In this work, we investigate the formation mechanisms of silicon carbide cosmic dust under conditions mimicking the atmospheres of evolved carbon-rich stars. By combining ultra-high vacuum experiments, advanced spectroscopy and microscopy techniques, and theoretical modelling, we demonstrate the key role played by molecular hydrogen in triggering the chemical pathways that lead from atomic carbon and silicon to SiC nanodust formation. In particular, we identify SiC2 as a crucial molecular precursor in the growth process. The experiments reveal the formation of partially hydrogenated silicon carbide nanograins together with a rich family of organosilicon species. In addition, thermochemical calculations and chemical kinetics simulations provide insight into the underlying reaction network governing the transition from simple atoms and molecules to complex dust grains. These findings contribute to a deeper understanding of dust formation processes in circumstellar environments and the chemical evolution of the universe.

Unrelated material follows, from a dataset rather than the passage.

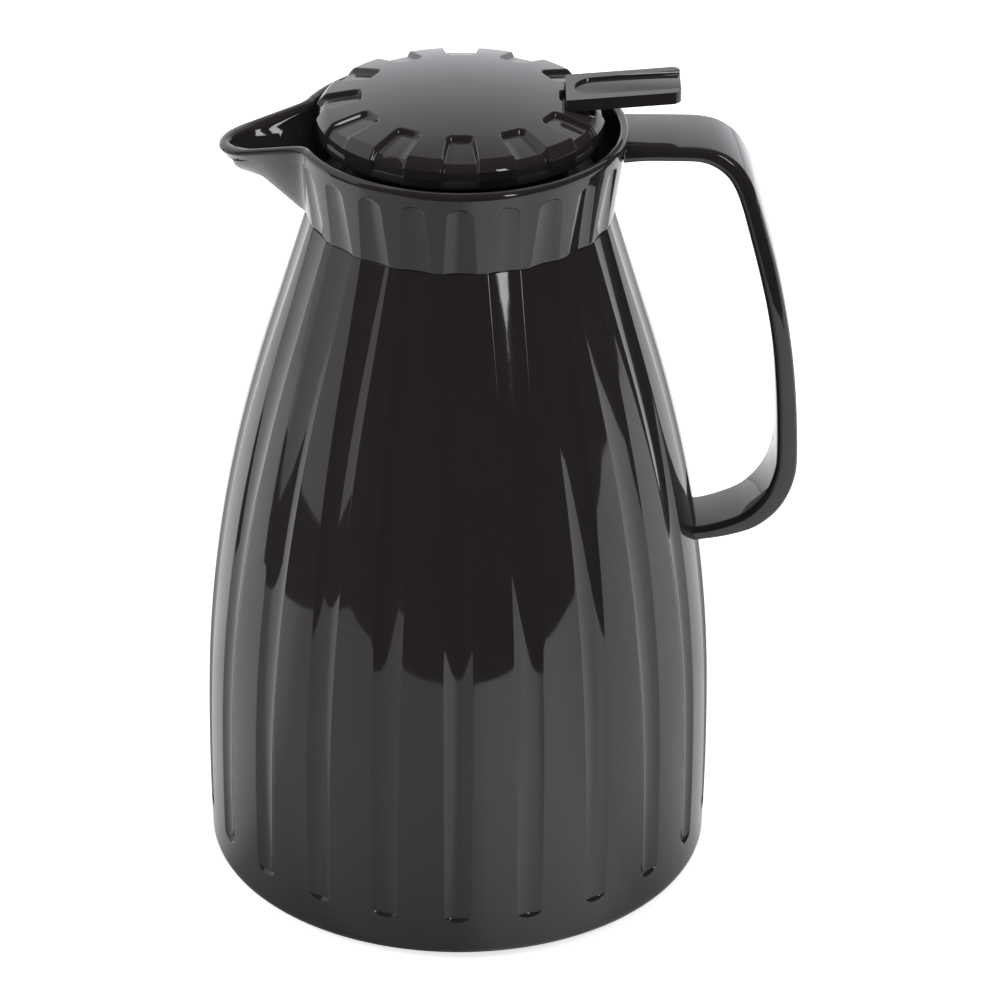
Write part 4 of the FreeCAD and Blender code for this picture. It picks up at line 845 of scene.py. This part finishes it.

This work has been published in:
“The important role of hydrogen in the formation of silicon carbide in evolved stars”, G. Tajuelo-Castilla, G. Santoro, L. Martínez, P. Merino, J. I. Martinez, P. L. de Andres, G. J. Ellis, Á. Mayoral, R. J. Peláez, I. Tanarro, M. Agúndez, S. Wiersma, H. Sabbah, J. Cernicharo, C. Joblin, J. A. Martin-Gago, Nature Astronomy (2026), DOI: 10.1038/s41550-026-02854-1”